K-Means SMOTE works in five steps:
- Cluster the entire data using the k-means clustering algorithm.
- Select clusters that have a high number of minority class samples
- Assign more synthetic samples to clusters where minority class samples are sparsely distributed.
Here each filtered cluster is oversampled using SMOTE.

5. SVM Smote:
Another variation of Borderline-SMOTE is Borderline-SMOTE SVM, or we could just call it SVM-SMOTE. This technique incorporates the SVM algorithm to identify the misclassification points.
In the SVM-SMOTE, the borderline area is approximated by the support vectors after training SVMs classifier on the original training set. Synthetic data is then randomly created along the lines joining each minority class support vector with a number of its nearest neighbors.

6. Adaptive Synthetic Sampling — ADASYN:
Borderline Smote gives more importance or creates synthetic points using only the extreme observations that are the border points and ignores the rest of minority class points.

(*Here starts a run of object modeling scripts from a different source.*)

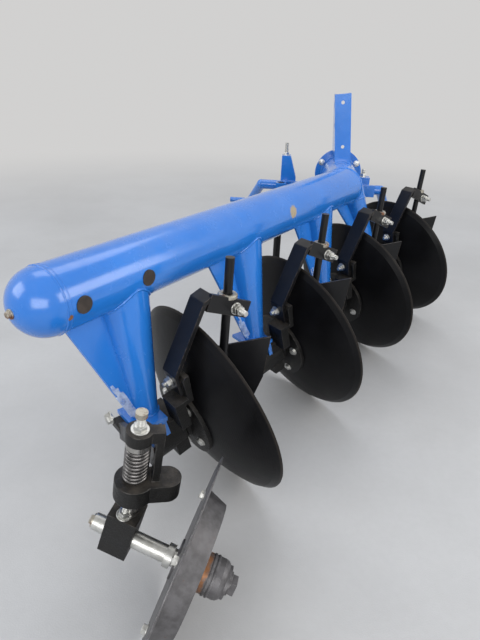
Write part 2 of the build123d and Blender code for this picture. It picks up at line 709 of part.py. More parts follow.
def build():
    beam_body = beam_outer()
    cross_body = cross_shaft()
    axle_body = tail_axle()
    clamp_body = axle_clamp(axle_body)
    spindle_body = spindle(clamp_body, axle_body)
    guide_body = spindle_guide(spindle_body)
    nodes = {
        "beam_tube": beam_body - beam_inner(),
        "rear_dome": rear_dome(),
        "front_flange": front_flange(),
        "mast": mast(beam_body),
        "hitch_plate": hitch_plate(),
        "stand_sleeve": stand_sleeve(),
        "stand_leg": stand_leg(),
        "cross_shaft": cross_body,
        "tail_arm": tail_arm(guide_body),
        "spindle_guide": guide_body,
        "spindle": spindle_body,
        "spring_screw": spring_screw(),
        "spring_seat": spring_seat(),
        "tail_spring": tail_spring(),
        "tail_axle": axle_body,
        "axle_clamp": clamp_body,
        "furrow_blade": furrow_blade(),
        "wheel_rim": wheel_rim(),
        "wheel_hub": wheel_hub(),
    }
    for row in SHAFT_CLAMPS:
        nodes[f"shaft_clamp_{row['name']}"] = shaft_clamp(row, cross_body)
    for number, plug in enumerate(beam_plugs(beam_body), start=1):
        nodes[f"beam_plug_{number}"] = plug
    for index in range(DISC_COUNT):
        number = index + 1
        nodes[f"hanger_{number}"] = hanger(index, beam_body)
        nodes[f"hub_carrier_{number}"] = hub_carrier(index)
        nodes[f"hub_flange_{number}"] = hub_flange(index)
        nodes[f"disc_{number}"] = disc_blade(index)
        nodes[f"scraper_arm_{number}"] = scraper_arm(index)
        nodes[f"scraper_{number}"] = scraper(index)
    return nodes


NODES = build()
BOX = Compound([solid for shape in NODES.values() for solid in shape.solids()]).bounding_box()
CENTRING = Vector(-BOX.center().X, -BOX.center().Y, -BOX.min.Z)

for name, shape in NODES.items():
    export_step(Pos(*CENTRING) * Compound(shape.solids()), f"parts/{name}.step")
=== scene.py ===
from math import cos, pi, radians, sin, sqrt, tau
from random import Random

import bmesh
import bpy
from mathutils import Matrix, Vector, noise


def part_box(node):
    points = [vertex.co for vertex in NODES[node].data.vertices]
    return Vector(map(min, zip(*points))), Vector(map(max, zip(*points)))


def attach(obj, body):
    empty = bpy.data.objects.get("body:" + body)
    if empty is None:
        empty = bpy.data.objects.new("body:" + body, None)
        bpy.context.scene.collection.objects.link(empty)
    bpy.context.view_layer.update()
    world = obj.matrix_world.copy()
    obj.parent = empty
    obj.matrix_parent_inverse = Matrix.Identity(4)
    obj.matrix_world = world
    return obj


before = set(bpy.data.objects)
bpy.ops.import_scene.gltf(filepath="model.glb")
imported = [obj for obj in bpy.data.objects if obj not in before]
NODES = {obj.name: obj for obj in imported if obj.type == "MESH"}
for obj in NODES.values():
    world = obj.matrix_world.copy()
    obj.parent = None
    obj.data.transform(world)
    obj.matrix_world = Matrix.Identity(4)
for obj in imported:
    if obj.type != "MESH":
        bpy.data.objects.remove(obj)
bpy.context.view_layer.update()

# Sizes and places, in metres: X right, Y along the travel, Z up from the floor.
# Places on the row are measured from the ground point below the rear disc.
CENTRING = Vector((-0.314963, -0.468739, 0.0))
DISC_COUNT = 4
DISC_RADIUS = 0.330
BOWL_RADIUS = 0.620
DISC_THICKNESS = 0.006
DISC_SPACING = 0.552
DISC_ANGLE = radians(45)
DISC_TILT = radians(15)
DISC_HEIGHT = 0.31914
BEAM_ANGLE = radians(29)
BEAM_RADIUS = 0.084
BEAM_SIDE = -0.150
BEAM_HEIGHT = 0.762
BEAM_REAR = -0.410
BEAM_ELBOW = 1.180
STUB_LENGTH = 0.334
FLANGE_THICKNESS = 0.016
BASE_TOP = 0.376
TAIL_TOE = radians(8)
TAIL_LEAN = radians(17.5)
TAIL_CENTRE = Vector((-0.30396, -0.97473, 0.23682))
SPINDLE_ACROSS = -0.1275
SPINDLE_LEAN = radians(9)
# Troughs of the hangers, from their own disc: side, along and radius of the foot
TROUGH_FOOT = (-0.068, -0.211, 0.038)
# Side and along of each trough's top
TROUGH_TOPS = ((-0.150, -0.198), (-0.150, -0.208), (-0.150, -0.208), (-0.187, -0.347))
TROUGH_TOP_RADIUS = 0.080
TROUGH_TOP_HEIGHT = 0.745
FRAME_BODY = "plough_frame"
WHEEL_BODY = "tail_wheel"

# Frames that the small pieces are placed in
AHEAD = Vector((0, 1, 0))
UP = Vector((0, 0, 1))
BEAM_AIM = Vector((sin(BEAM_ANGLE), cos(BEAM_ANGLE), 0))
BEAM_RIGHT = Vector((cos(BEAM_ANGLE), -sin(BEAM_ANGLE), 0))
DISC_SIDE = Vector((cos(DISC_ANGLE), -sin(DISC_ANGLE), 0))
DISC_HEADING = Vector((sin(DISC_ANGLE), cos(DISC_ANGLE), 0))
DISC_AXIS = DISC_HEADING * cos(DISC_TILT) + UP * sin(DISC_TILT)
TAIL_RIGHT = Vector((cos(TAIL_TOE), -sin(TAIL_TOE), 0))
TAIL_AXLE = TAIL_RIGHT * cos(TAIL_LEAN) - UP * sin(TAIL_LEAN)
TAIL_UP = TAIL_RIGHT * sin(TAIL_LEAN) + UP * cos(TAIL_LEAN)


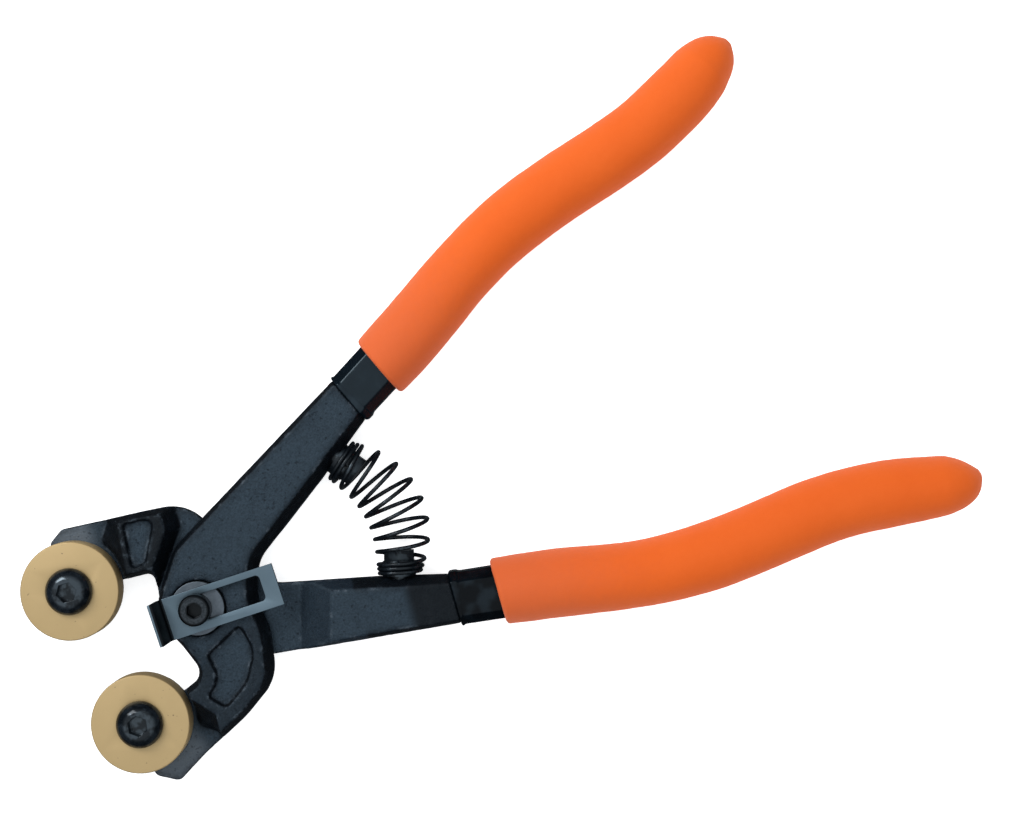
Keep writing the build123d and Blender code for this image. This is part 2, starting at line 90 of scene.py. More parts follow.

This problem is solved by the ADASYN algorithm, as it creates synthetic data according to the data density.
The synthetic data generation is inversely proportional to the density of the minority class. A comparatively larger number of synthetic data is created in regions of a low density of minority class than higher density regions.
In other terms, in the less dense area of the minority class, the synthetic data are created more.

7. Smote-NC:
Smote oversampling technique only works for the dataset with all continuous features. For a dataset with categorical features, we have a variation of Smote, which is Smote-NC (Nominal and Continuous).
Smote can also be used for data with categorical features, by one-hot encoding but it may result in an increase in dimensionality. Label Encoding can also be used to convert categorical to numerical, but after smote it may result in unnecessary information. This is why we need to use SMOTE-NC when we have cases of mixed data. Smote-NC can be used by denoting the features that are categorical, and Smote would resample the categorical data instead of creating synthetic data.